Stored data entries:

.....

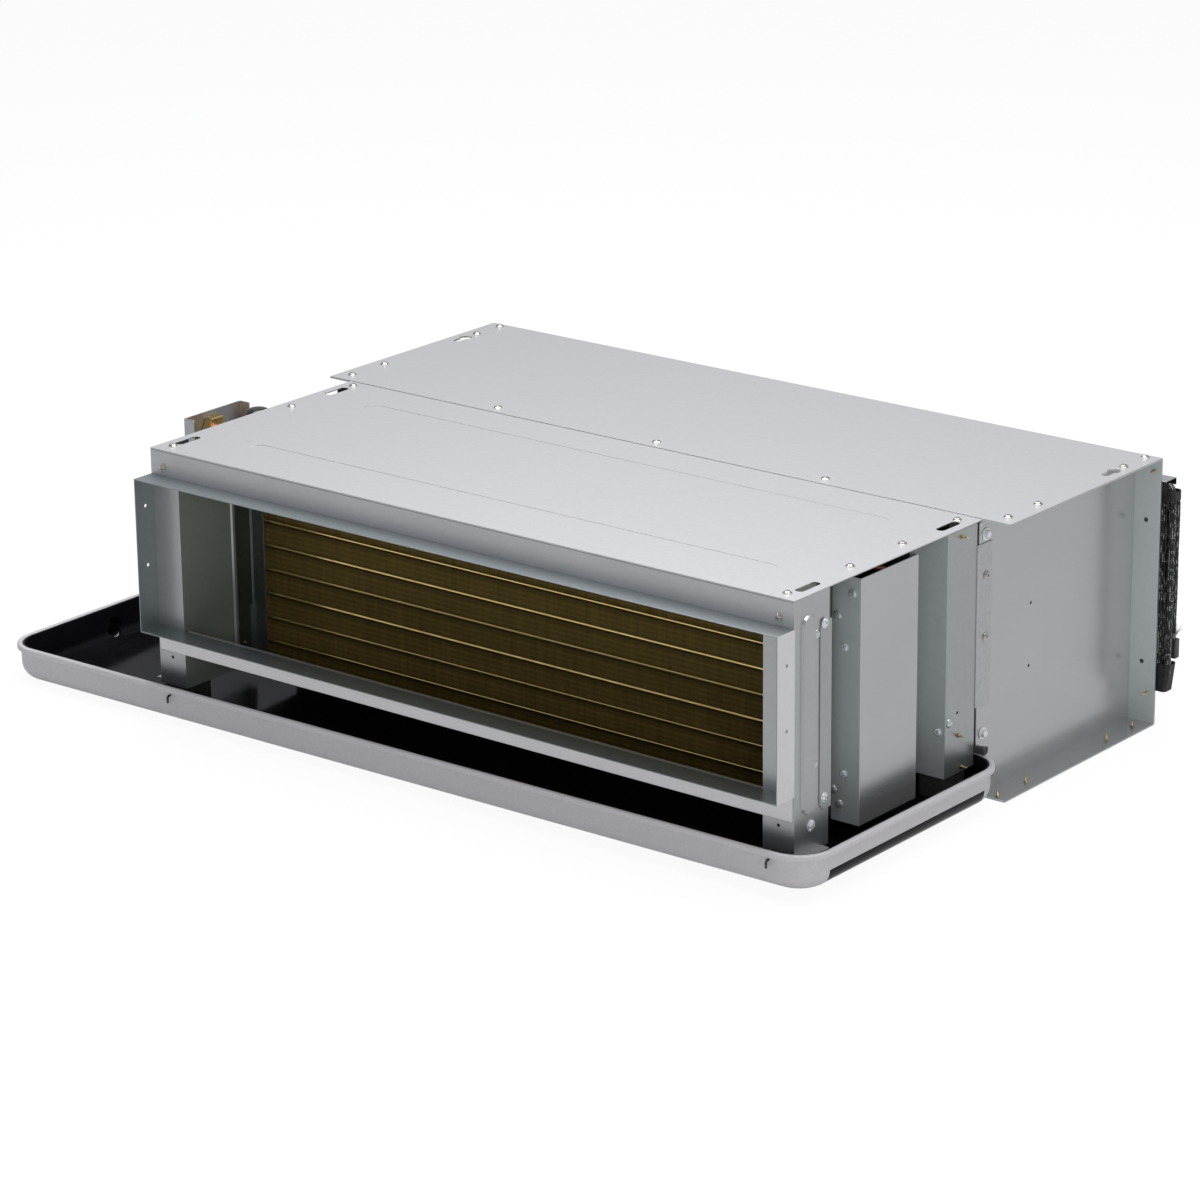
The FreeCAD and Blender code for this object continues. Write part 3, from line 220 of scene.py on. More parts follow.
def ended(tree, given, last, geometry):
    """Last nodes of a geometry tree: real meshes, in the finish."""
    real = add_node(tree, "GeometryNodeRealizeInstances", geometry)
    filled(tree, last, add_node(tree, "GeometryNodeSetMaterial", real, material=given["Finish"]))


def body_of(name):
    """Body that a CAD node belongs to."""
    return next(body for body, members in frame["record"]["behaviour"]["bodies"].items() if name in members)


def claim(piece, *replaced):
    """Let a piece ride on the body of the CAD nodes that it replaces, and hide those nodes."""
    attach(piece, body_of(replaced[0]))
    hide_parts(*replaced)


def grown(piece, tree, name, finish, *replaced, **sizes):
    """Run a geometry tree on a piece with a finish and sizes, and keep the result as a plain mesh piece."""
    growth = piece.modifiers.new(name, "NODES")
    growth.node_group = tree
    sizes["Finish"] = finish
    for socket in tree.interface.items_tree:
        if socket.in_out == "INPUT" and socket.name in sizes:
            growth[socket.identifier] = sizes[socket.name]
    bpy.context.view_layer.update()
    ready = piece.evaluated_get(bpy.context.evaluated_depsgraph_get())
    mesh = bpy.data.meshes.new_from_object(ready)
    mesh.name = name
    bpy.data.objects.remove(piece)
    made = stood(name, mesh)
    if replaced:
        claim(made, *replaced)
    return made


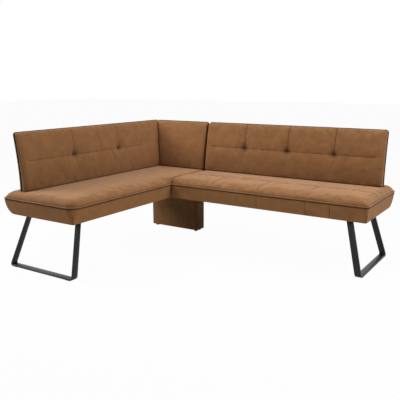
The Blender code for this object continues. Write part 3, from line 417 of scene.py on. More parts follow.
def sheet_on_stations(name, across, up, place):
    """A grid whose points lie where place puts each pair of stations."""
    grid = bmesh.new()
    bmesh.ops.create_grid(grid, x_segments=len(across) - 1, y_segments=len(up) - 1, size=1.0)
    for vert in grid.verts:
        column = round((vert.co.x + 1) / 2 * (len(across) - 1))
        row = round((vert.co.y + 1) / 2 * (len(up) - 1))
        vert.co = place(across[column], up[row])
    return link_mesh(name, grid)


def close_sheet(piece, depth, side_finish):
    """Close a sheet with a copy of it at a depth, and number the finish of all but its front."""
    body = bmesh.new()
    body.from_mesh(piece.data)
    front = set(body.faces)
    moved = bmesh.ops.extrude_face_region(body, geom=list(body.faces))["geom"]
    for vert in moved:
        if isinstance(vert, bmesh.types.BMVert):
            vert.co.y = depth(vert.co.z)
    for face in body.faces:
        face.material_index = 0 if face in front else side_finish
    bmesh.ops.recalc_face_normals(body, faces=body.faces)
    body.to_mesh(piece.data)
    body.free()


def joined(name, shapes):
    """One mesh object from several."""
    body = bmesh.new()
    for shape in shapes:
        body.from_mesh(shape.data)
        bpy.data.objects.remove(shape)
    return link_mesh(name, body)


def finish_piece(piece, plan, material, replaced=()):
    """Put a piece at its place on the bench and register it."""
    piece.data.transform(plan)
    piece.data.materials.append(material)
    piece.data.shade_smooth()
    piece.data.update()
    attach(piece, "root")
    if replaced:
        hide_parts(*replaced)
    return piece


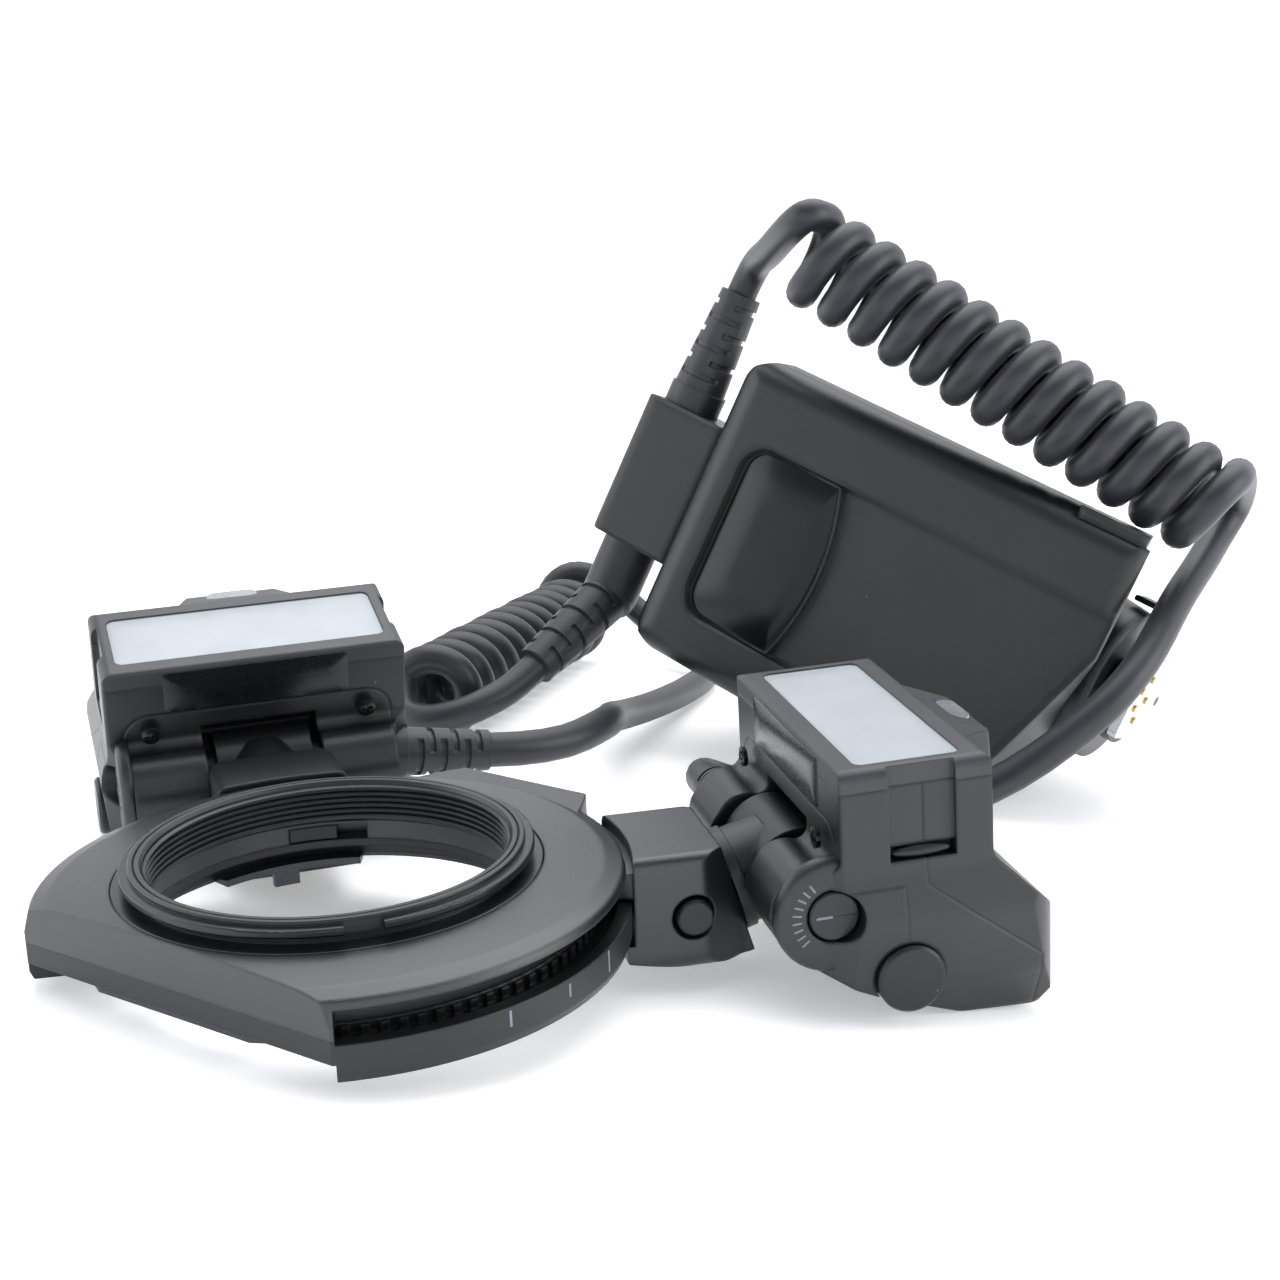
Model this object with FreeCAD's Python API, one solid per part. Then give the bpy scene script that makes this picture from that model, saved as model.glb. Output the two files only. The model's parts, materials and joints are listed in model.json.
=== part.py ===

.....

> Challenge
Locate the line with "Model this object" in the entries above; extract it and every line after it, verbatim.

> Problem solution
Model this object with FreeCAD's Python API, one solid per part. Then give the bpy scene script that makes this picture from that model, saved as model.glb. Output the two files only. The model's parts, materials and joints are listed in model.json.
=== part.py ===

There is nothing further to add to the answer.